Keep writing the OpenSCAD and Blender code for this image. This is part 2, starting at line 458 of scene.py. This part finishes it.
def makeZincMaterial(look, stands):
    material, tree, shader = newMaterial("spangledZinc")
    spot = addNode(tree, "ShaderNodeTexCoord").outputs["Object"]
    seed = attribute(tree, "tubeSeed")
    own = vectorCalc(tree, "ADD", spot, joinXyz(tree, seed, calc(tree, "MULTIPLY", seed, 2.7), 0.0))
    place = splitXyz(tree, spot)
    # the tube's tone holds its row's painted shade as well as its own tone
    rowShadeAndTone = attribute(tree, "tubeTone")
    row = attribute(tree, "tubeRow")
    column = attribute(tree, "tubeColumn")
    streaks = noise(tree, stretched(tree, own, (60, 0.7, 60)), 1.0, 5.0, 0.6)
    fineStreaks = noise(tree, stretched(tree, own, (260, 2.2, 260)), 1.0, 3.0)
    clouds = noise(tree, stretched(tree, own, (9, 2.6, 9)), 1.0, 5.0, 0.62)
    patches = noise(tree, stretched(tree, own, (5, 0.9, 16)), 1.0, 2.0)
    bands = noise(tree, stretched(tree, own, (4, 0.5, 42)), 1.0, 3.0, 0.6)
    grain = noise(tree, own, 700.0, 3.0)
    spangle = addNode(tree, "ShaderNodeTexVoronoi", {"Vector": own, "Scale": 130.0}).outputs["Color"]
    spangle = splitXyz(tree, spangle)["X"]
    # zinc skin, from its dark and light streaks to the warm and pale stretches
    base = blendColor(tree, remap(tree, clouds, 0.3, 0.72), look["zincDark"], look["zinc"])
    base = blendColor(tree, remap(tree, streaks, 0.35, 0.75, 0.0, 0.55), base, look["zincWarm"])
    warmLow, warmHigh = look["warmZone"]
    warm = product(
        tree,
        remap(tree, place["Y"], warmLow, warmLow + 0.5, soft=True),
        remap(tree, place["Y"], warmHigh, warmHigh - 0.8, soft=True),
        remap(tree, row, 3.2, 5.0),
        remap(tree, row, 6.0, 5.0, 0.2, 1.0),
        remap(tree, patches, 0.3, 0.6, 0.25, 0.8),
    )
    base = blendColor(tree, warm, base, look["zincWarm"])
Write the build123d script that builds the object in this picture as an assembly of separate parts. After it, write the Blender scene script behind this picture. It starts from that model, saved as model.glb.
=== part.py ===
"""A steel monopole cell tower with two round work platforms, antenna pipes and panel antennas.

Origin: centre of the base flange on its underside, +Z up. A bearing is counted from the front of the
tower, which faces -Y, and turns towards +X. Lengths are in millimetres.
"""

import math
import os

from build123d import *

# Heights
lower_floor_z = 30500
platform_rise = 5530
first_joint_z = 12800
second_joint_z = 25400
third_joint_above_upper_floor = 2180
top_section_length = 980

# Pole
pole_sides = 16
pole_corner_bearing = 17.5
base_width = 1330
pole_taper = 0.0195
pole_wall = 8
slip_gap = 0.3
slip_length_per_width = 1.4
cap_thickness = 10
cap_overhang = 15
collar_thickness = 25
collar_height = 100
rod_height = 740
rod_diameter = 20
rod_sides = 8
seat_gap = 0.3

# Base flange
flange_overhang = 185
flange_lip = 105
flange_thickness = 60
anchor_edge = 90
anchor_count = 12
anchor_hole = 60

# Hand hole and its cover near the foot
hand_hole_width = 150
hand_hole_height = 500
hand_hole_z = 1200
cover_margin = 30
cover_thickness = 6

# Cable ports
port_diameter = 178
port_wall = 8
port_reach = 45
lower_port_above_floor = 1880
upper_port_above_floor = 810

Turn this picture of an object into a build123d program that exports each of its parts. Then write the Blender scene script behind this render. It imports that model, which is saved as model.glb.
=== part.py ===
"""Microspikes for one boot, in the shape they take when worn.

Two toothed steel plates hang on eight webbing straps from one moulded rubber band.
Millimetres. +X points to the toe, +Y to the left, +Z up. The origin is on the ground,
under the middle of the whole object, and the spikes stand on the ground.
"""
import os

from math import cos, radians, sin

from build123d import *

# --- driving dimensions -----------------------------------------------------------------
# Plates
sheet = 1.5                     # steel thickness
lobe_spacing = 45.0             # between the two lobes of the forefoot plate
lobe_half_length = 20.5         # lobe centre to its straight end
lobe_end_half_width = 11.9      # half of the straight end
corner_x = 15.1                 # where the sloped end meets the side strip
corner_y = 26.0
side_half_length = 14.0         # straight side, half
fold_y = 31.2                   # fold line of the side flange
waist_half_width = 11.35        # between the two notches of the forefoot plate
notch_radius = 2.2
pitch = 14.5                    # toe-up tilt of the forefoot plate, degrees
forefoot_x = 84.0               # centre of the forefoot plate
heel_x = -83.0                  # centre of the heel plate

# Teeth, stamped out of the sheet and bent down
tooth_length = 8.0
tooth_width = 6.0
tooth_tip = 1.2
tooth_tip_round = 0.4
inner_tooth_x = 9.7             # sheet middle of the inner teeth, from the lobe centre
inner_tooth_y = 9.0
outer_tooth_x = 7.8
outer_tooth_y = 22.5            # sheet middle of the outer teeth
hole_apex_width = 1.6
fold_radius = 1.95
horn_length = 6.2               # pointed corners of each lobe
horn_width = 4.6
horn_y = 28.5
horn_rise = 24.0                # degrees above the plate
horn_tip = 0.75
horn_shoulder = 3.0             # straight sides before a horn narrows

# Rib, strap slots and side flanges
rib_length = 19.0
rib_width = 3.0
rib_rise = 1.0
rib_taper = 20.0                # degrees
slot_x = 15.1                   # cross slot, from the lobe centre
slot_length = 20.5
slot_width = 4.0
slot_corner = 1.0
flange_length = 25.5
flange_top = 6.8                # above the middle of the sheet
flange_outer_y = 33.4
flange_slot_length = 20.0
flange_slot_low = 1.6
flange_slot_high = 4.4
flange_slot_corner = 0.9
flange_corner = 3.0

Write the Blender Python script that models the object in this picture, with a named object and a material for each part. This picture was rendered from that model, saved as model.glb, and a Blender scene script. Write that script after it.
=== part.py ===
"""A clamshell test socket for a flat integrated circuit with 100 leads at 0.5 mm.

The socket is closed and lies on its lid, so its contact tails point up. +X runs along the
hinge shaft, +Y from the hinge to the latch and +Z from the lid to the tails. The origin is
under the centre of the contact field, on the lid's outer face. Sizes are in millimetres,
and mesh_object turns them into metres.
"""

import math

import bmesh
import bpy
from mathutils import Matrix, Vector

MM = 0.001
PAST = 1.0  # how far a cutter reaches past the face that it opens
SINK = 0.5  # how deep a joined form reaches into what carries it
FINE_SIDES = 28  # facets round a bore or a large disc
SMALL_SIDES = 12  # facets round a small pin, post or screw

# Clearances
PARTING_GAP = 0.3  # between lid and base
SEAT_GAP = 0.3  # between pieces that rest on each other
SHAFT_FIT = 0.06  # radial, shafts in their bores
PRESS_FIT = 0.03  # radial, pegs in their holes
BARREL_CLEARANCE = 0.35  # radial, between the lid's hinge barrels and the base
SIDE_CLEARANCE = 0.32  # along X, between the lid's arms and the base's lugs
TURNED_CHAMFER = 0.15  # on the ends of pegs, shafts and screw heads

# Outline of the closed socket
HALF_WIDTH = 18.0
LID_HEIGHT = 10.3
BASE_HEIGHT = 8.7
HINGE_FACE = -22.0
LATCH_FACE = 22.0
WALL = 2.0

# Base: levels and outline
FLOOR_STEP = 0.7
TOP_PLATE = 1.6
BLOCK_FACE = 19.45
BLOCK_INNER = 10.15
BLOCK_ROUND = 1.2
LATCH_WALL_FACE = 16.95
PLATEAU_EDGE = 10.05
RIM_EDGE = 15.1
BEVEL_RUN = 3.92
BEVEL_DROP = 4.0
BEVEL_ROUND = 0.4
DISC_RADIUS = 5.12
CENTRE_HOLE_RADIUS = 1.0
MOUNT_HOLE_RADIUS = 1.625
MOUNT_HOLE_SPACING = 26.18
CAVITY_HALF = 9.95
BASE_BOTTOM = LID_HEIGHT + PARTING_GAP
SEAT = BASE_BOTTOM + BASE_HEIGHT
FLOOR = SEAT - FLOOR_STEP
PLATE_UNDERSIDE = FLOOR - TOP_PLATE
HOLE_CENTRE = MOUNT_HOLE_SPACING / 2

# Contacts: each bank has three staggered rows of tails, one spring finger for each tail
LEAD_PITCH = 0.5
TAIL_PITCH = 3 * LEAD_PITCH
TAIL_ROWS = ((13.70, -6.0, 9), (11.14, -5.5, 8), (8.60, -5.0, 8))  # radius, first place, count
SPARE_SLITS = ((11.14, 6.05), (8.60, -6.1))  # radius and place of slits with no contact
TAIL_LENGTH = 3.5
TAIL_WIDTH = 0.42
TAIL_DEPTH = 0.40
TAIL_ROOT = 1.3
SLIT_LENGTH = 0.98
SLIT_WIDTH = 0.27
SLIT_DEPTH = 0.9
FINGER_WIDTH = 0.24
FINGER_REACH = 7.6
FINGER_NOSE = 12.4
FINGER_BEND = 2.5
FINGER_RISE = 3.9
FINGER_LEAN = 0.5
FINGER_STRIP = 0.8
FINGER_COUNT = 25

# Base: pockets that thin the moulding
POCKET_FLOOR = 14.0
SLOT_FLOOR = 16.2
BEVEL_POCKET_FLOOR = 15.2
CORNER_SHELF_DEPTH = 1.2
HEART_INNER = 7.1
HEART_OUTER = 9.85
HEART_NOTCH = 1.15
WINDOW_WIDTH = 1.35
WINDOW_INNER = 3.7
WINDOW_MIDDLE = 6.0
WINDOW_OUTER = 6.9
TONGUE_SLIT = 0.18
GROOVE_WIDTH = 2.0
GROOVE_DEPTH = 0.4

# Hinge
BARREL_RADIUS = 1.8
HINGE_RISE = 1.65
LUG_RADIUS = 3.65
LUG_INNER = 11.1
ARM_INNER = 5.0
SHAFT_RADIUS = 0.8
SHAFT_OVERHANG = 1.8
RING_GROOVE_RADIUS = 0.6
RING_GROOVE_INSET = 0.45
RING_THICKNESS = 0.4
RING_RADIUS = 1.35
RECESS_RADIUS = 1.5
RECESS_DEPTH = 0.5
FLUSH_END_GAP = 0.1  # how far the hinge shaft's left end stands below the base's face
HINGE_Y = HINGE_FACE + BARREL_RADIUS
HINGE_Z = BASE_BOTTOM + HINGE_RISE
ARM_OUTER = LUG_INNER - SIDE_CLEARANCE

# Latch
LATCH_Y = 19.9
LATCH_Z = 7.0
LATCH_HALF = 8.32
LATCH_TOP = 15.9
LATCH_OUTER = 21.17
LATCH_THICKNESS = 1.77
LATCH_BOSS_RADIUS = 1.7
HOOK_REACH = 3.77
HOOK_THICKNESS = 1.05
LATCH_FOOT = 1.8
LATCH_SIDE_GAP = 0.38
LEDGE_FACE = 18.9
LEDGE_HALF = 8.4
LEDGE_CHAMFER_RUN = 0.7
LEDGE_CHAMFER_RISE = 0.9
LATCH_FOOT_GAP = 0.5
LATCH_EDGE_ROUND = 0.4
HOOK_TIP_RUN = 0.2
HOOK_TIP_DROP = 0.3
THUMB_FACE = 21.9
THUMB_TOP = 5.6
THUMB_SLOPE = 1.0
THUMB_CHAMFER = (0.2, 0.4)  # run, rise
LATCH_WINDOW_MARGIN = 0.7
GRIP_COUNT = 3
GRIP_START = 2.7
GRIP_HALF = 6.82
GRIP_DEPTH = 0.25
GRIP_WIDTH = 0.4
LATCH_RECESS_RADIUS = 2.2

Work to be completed
Each line from the line containing "Write the Blender Python" through the line containing "TURNED_CHAMFER = 0.15" is to be transcribed exactly, and no other line.

Output
Write the Blender Python script that models the object in this picture, with a named object and a material for each part. This picture was rendered from that model, saved as model.glb, and a Blender scene script. Write that script after it.
=== part.py ===
"""A clamshell test socket for a flat integrated circuit with 100 leads at 0.5 mm.

The socket is closed and lies on its lid, so its contact tails point up. +X runs along the
hinge shaft, +Y from the hinge to the latch and +Z from the lid to the tails. The origin is
under the centre of the contact field, on the lid's outer face. Sizes are in millimetres,
and mesh_object turns them into metres.
"""

import math

import bmesh
import bpy
from mathutils import Matrix, Vector

MM = 0.001
PAST = 1.0  # how far a cutter reaches past the face that it opens
SINK = 0.5  # how deep a joined form reaches into what carries it
FINE_SIDES = 28  # facets round a bore or a large disc
SMALL_SIDES = 12  # facets round a small pin, post or screw

# Clearances
PARTING_GAP = 0.3  # between lid and base
SEAT_GAP = 0.3  # between pieces that rest on each other
SHAFT_FIT = 0.06  # radial, shafts in their bores
PRESS_FIT = 0.03  # radial, pegs in their holes
BARREL_CLEARANCE = 0.35  # radial, between the lid's hinge barrels and the base
SIDE_CLEARANCE = 0.32  # along X, between the lid's arms and the base's lugs
TURNED_CHAMFER = 0.15  # on the ends of pegs, shafts and screw heads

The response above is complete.